The result is that the gap is maximized between expressed
public opinion and the private opinions that are typically committed
to diaries. The intention of the combatants is to turn their own
civilians into masses in which private opinions are either repressed
or progressively eliminated through disinformation and lack of
information. That the information age should so easily become
yet another disinformation age shows us how impotent much of our
vaunted information technology actually is when seriously powerful
interests decide that it should be. Meanwhile, aid agencies warn
that millions face starvation in Afghanistan. To counter doubts
about the morality of bombing such a country, the United States
has dropped food rations as well as cluster bombs. As "trick
or treat" cynicism goes, that's as vile as we've seen in
a while.
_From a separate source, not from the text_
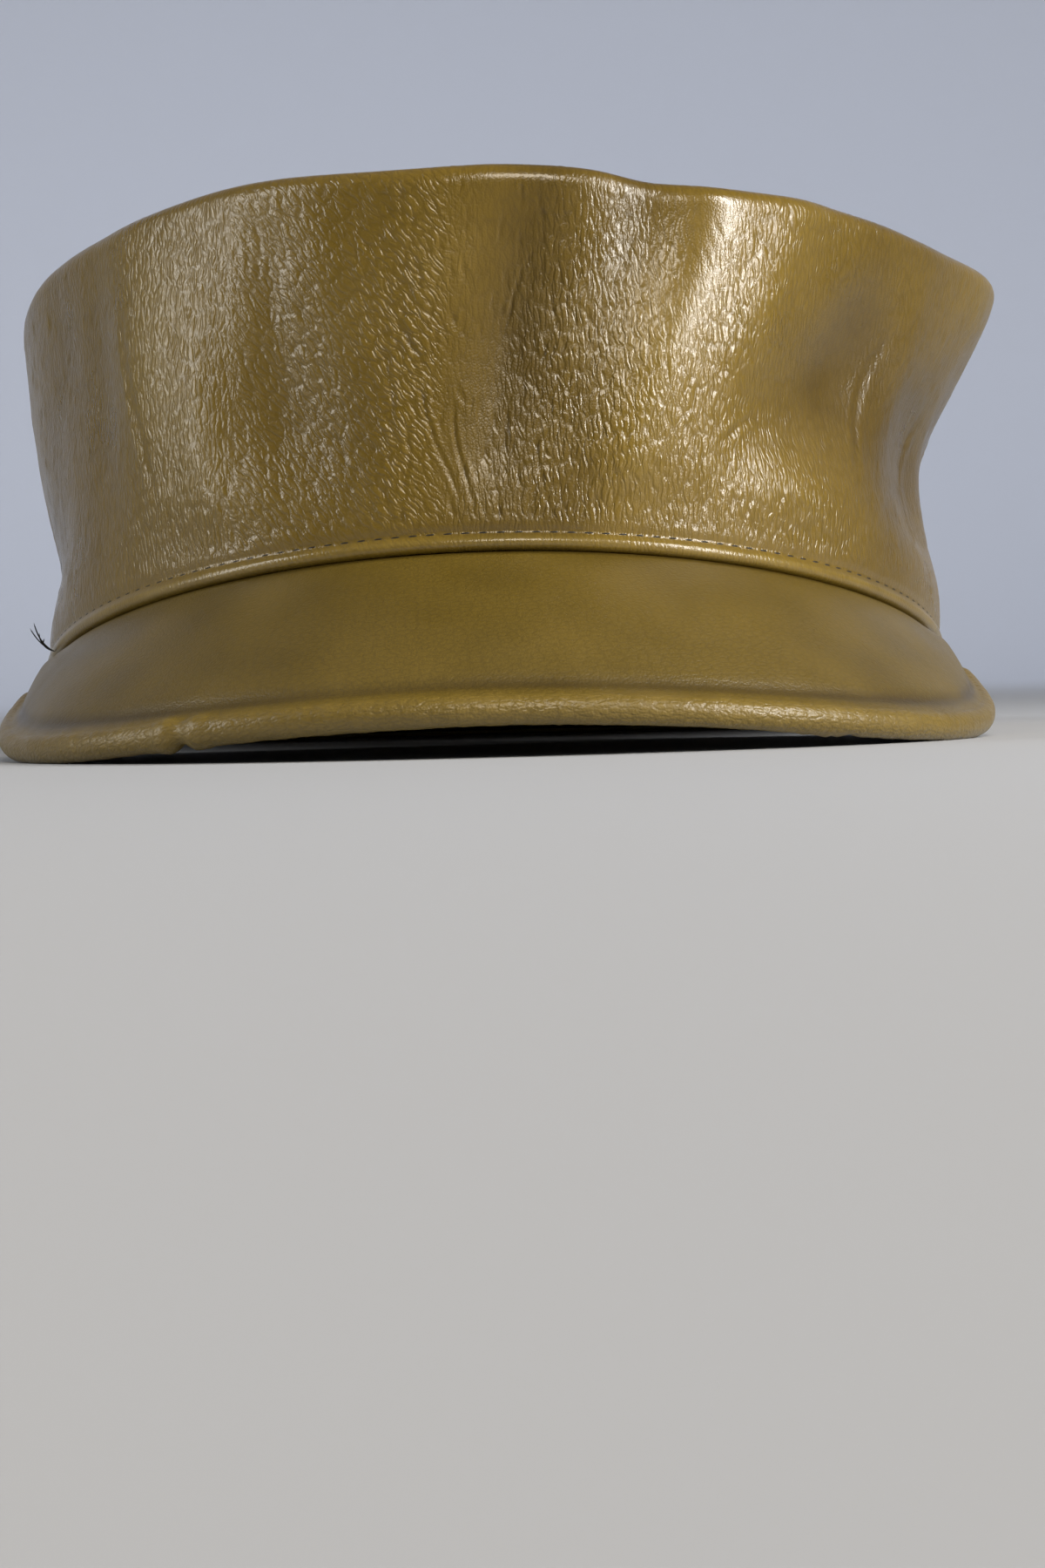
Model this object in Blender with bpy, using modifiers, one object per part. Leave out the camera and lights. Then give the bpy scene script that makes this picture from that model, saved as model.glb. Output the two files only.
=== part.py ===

But at least we've seen it, which is more than you can
say for most of the obscenities that have transfixed, then frightened,
and subsequently depressed the world since Sept. 11.
As it is, we're all expected to take more and more simply
on trust. In any conflict some secrecy is inevitable, but this
time the truth seems more evasive than ever. Where do you c turn
to learn the truth? Not to Osama bin Laden, not to the Taliban
mullahs, not to Western politicians and, sadly, because of severely
limited access, censorship and propaganda, not to journalism either.
It's a nightmare of a genuinely Kafkaesque complexion.